As the 2000’s continued however, the train of quality bands started to loose steam, we began to get the bands that would go on to take the place of the predecessors as mere echos of what made those bands so special. Even groups that had existed in the 2000’s such as Cobra Starship, All Time Low and Paramore became watered down, even more radio friendly groups than they had been prior. They were playing the game, playing it smart, and it’s tough to argue against that.

Then, there were groups such as the Boston based Boys Like Girls which got lost in the shuffle, in that awkward in-between period.

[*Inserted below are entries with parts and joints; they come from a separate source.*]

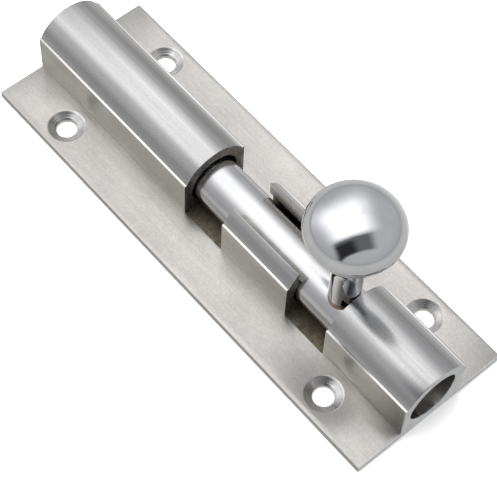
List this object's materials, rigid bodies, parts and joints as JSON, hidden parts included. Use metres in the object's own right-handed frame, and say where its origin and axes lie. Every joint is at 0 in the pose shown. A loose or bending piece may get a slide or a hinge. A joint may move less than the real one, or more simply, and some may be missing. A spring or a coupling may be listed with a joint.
{
  "type": "tower bolt",
  "caption": "Surface-mounted tower bolt: a round bolt slides and turns in a slotted barrel on a screw plate, worked by a mushroom knob that folds down to lock.",
  "frame": {"origin": "centre of the plate's flat back, which lies on the door", "axes": "+X the way the bolt is thrown, +Z out from the door, +Y across the bolt"},
  "size_m": [0.102, 0.034, 0.0384],
  "materials": {
    "housing": "satin nickel, drawn grain along X",
    "rod": "polished nickel",
    "knob": "mirror chrome",
    "stud": "zinc plated",
    "collar": "bare copper alloy"
  },
  "bodies": {
    "housing": {"housing": "housing"},
    "slider": {"rod_tail": "rod"},
    "bolt": {"bolt_rod": "rod", "knob": "knob", "knob_stud": "stud", "knob_collar": "collar"}
  },
  "joints": [
    {"name": "bolt_throw", "type": "slide", "parent": "housing", "child": "slider", "axis": [1, 0, 0], "range_m": [0, 0.032]},
    {"name": "knob_turn", "type": "hinge", "parent": "slider", "child": "bolt", "pos_m": [-0.02765, 0, 0.0061], "axis": [-1, 0, 0], "range_deg": [-82, 82]}
  ]
}
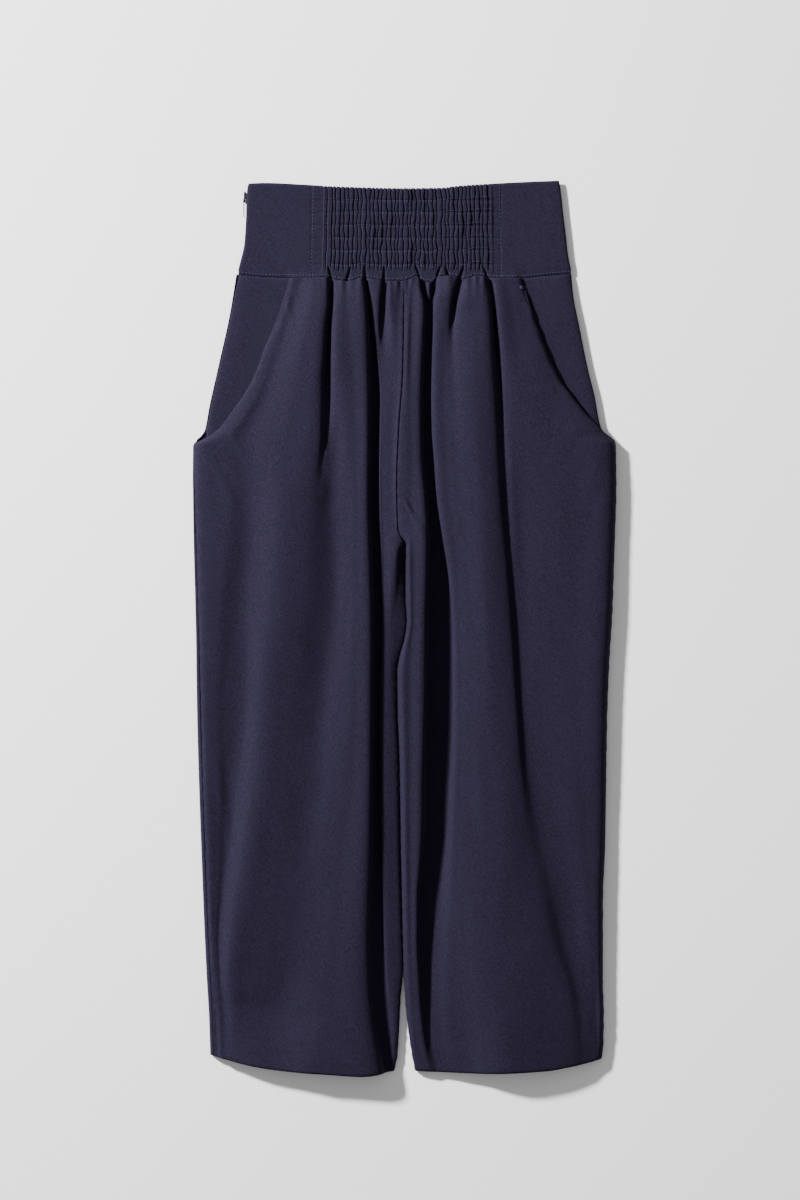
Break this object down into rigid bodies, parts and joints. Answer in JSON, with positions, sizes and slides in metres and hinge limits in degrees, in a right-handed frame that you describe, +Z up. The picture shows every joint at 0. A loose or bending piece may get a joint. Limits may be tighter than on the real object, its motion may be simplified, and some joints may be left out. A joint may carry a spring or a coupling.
{
  "type": "wide cropped trousers",
  "caption": "Wide cropped trousers laid flat, with a deep waistband gathered on elastic, soft front folds, scooped side pockets, a concealed side zip and plain hems.",
  "frame": {"origin": "on the table, under the middle of the garment", "axes": "+X to the wearer's left, which is the viewer's right, +Y from the hems to the waist, +Z up out of the front"},
  "size_m": [0.424, 0.8959, 0.0209],
  "materials": {
    "suiting": "matt navy crepe suiting",
    "zip_tape": "woven navy tape with a dark coil",
    "zip_metal": "dark satin lacquer"
  },
  "bodies": {
    "root": {"waistband_front": "suiting", "waistband_back": "suiting", "right_front": "suiting", "left_front": "suiting", "right_back": "suiting", "left_back": "suiting", "right_pocket_facing": "suiting", "left_pocket_facing": "suiting", "zip_tape": "zip_tape", "zip_slider": "zip_metal"},
    "pull": {"zip_pull": "zip_metal"}
  },
  "joints": [
    {"name": "zip_pull_swing", "type": "hinge", "parent": "root", "child": "pull", "pos_m": [-0.161, 0.4272, 0.0026], "axis": [0, 0, -1], "range_deg": [0, 150]}
  ]
}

Admittedly, I was a fan of this band. I even watched the documentary made about their tour. I couldn’t tell you now without the aid of the trustee internet what any one of their names were. Their first, self-titled album was released 10 years ago in 2006 and helped launch them into quick success with poppy tunes and, aesthetically, picture perfect appeal to the crowd that Warped Tour was beginning to cater towards. They were marketable across the board. They also managed to separate themselves from their musical peers with songs that didn’t take themselves quite as seriously as something by FOB and lacked the operatic posturing of MCR and instead was simply trying to make ear friendly songs that stuck around in your head long past when you’d listened to them. They succeeded in creating an immensely enjoyable album if not one that made head spins or reinvented the music wheel.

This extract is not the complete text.